Our protagonists are designed to be perfect foils, and their differences are so flagrant as to make us wonder whether two people who live in the same city and speak the same language have ever been so different. The first is Ivan Shlykov (Petr Zaichenko), a strapping proletarian and, in the salad days of New Russia, a taxi driver. He occupies an area in a communal apartment somewhat bigger than the standard allotted ninety-six square feet, has a girlfriend who works at a meat-packing plant, lifts weights with grim obligation, downs his vodka unhesitatingly, and is cruel and unusual to those called in Russian "white hands," that segment of the population which has never had to do manual labor. He is also prone to fits of anger that may have less to do with what he thinks of New Russia and more with what he once thought of Old Russia. As our film opens, his cab is stuffed with three rowdy couples who have as their ringleader the flamboyant and rather annoying saxophonist Aleksei Seliverstov (Petr Mamonov). Seliverstov is malnourished, toothless, feminine, uncontrolled, loquacious and completely insincere; Shlykov is brawny, ferociously macho, laconic, almost of military bearing, and too straight a shooter for his own good. Such people are often labeled gullible; and unlike Shlykov, most of them do not have the muscle to disarrange that presumption. The taxi party, which initially had the makings of an orgy, dissipates as Seliverstov – a hard-core alcoholic even by Russian standards – stops one time too many to satisfy his urges. To pile insult upon injury, it is Shlykov's secret stash that he acquires by flashing a fistful of rubles large enough to quell any thoughts of a setup. He ends up alone, asks the cabbie to take him home then loiter outside for the fare and, to no one's surprise except Shlykov's, never comes back down. And the fact that Shlykov waits until dawn to convince himself of this disastrous truth says much more about his personality than the musician's.
In a way, this is the film's key and climactic scene. Seliverstov has no intention of paying anyone who has not fulfilled the tacit agreement of getting him the physical satisfaction that, as "a genius who talks to God," he feels he wholly deserves. That is to say, a taxi driver taking Seliverstov and a girl home cannot be reasonably compensated unless that girl gives the saxophonist what he has desired all night in the same way that no restaurant could expect payment if vomiting or diarrhea ensued. This twisted logic has always appealed to children, but also to that spoiled demographic that Shlykov has mistrusted his whole life: the intellectual elite.
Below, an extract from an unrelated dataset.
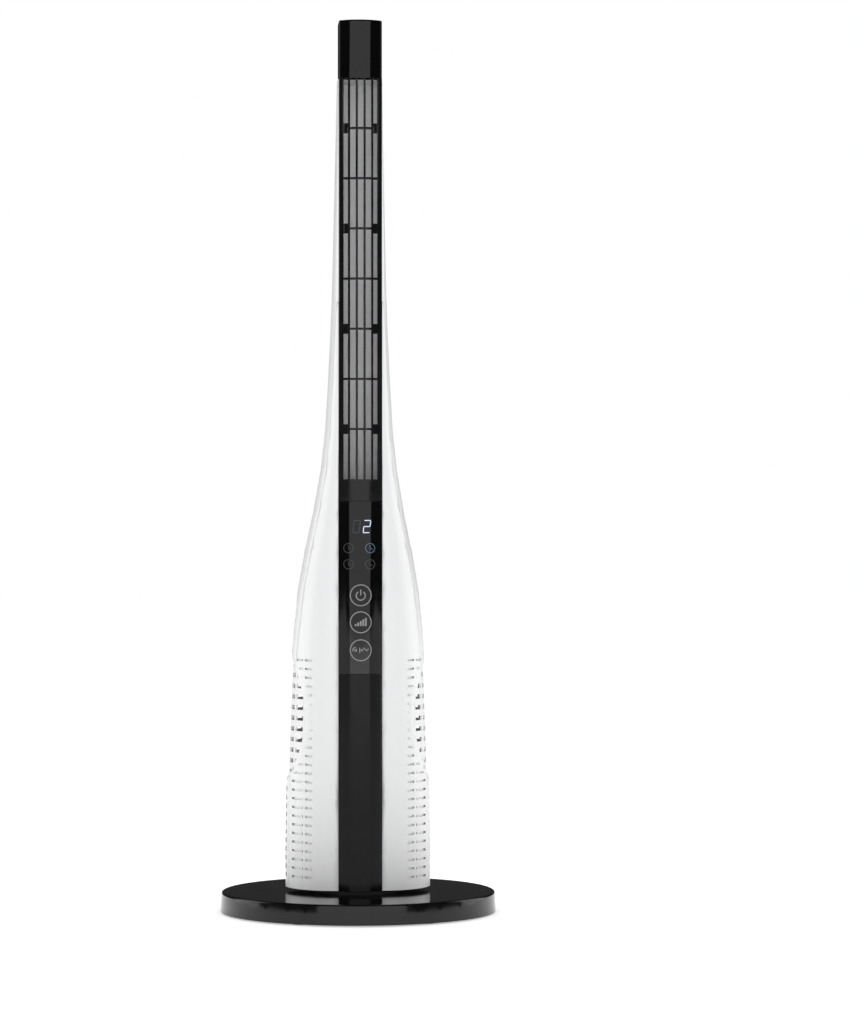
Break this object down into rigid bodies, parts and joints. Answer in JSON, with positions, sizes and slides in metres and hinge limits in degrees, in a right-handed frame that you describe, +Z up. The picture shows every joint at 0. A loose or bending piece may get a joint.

Shlykov is not an educated man, yet he knows enough about history to sense what has occurred in New Russia as well as why. "You write music and books and tell us how to live," he says at one point to Seliverstov, who cannot respond because the statement describes philosophers and artists in all centuries at all times. It is then no wonder that this climactic scene takes place at the beginning of the film because, like socialism, it is bound to fail, a system that was never created for the proletariat but for a less ostentatious type of demagogue. Shlykov finds the musician and confiscates his most prized possession, his saxophone. Modest appraisals from his fellow cabbies do not convince him, however, so when a pawnbroker acquaintance offers him four thousand rubles – almost sixty times the unpaid fare – for the instrument, he decides that Seliverstov's claims to indigence are as nonsensical as the Soviet promise of rule by society's lowest stratum. He pursues Seliverstov to all ends of Moscow, enduring humiliation, fisticuffs, and water damage to three floors of his apartment building, yet Seliverstov's arrears keep mounting. Even when Shlykov can inflict unduly harsh retribution and have his adversary locked up for five years for assault, he ultimately retracts his testimony to make Seliverstov work off his debt the old-fashioned way – on his hands and knees.
What ensues is chaotic, almost unscriptable, but correct, including a ridiculous vignette with a legendary jazz musician, and what I assume is Shlykov's worst-ever birthday celebration, although given the abject lack of fun in his life, one can never be sure. Those reviewers who love topical issues will find enough symbolism about New Russia to caption each scene in smug whispers, and we will leave them to their task, yet one issue needs to be addressed. In almost every blurb on the film, much is made about the fact that Seliverstov is Jewish and Shlykov, in turn, a hidebound anti-Semite. The basis of this pronouncement may be Shlykov's vaguely insane flatmate whom we first see ranting about the "conspiracies of global Zionism" (that should tell you all you need to know), as well as the urgency of maintaining the two men as polar opposites. Shlykov does emit a few slurs during the film, and not only against Jews; but what he does with far greater frequency and passion is trumpet the dignity of the Soviet working class. It is the simple man forced to make love to his girlfriend in the machine room of a meat-packing plant that will resent the easy melodrama and make-up sex in Seliverstov's luxury apartment (apart from vodka bottles, bathtubs are the film's most used prop). In fact, while Seliverstov has some anagrammatic affinity with the traditional name for New Year's Eve, the name Shlykov – a creditor in more ways than one – may ironically remind you of this title character. So what are we to make of the scene in which Seliverstov's enraged landlord shreds and stomps on a poster of the musician whose face Shlykov then faithfully reassembles? Perhaps that nary a lender can exist without a borrower.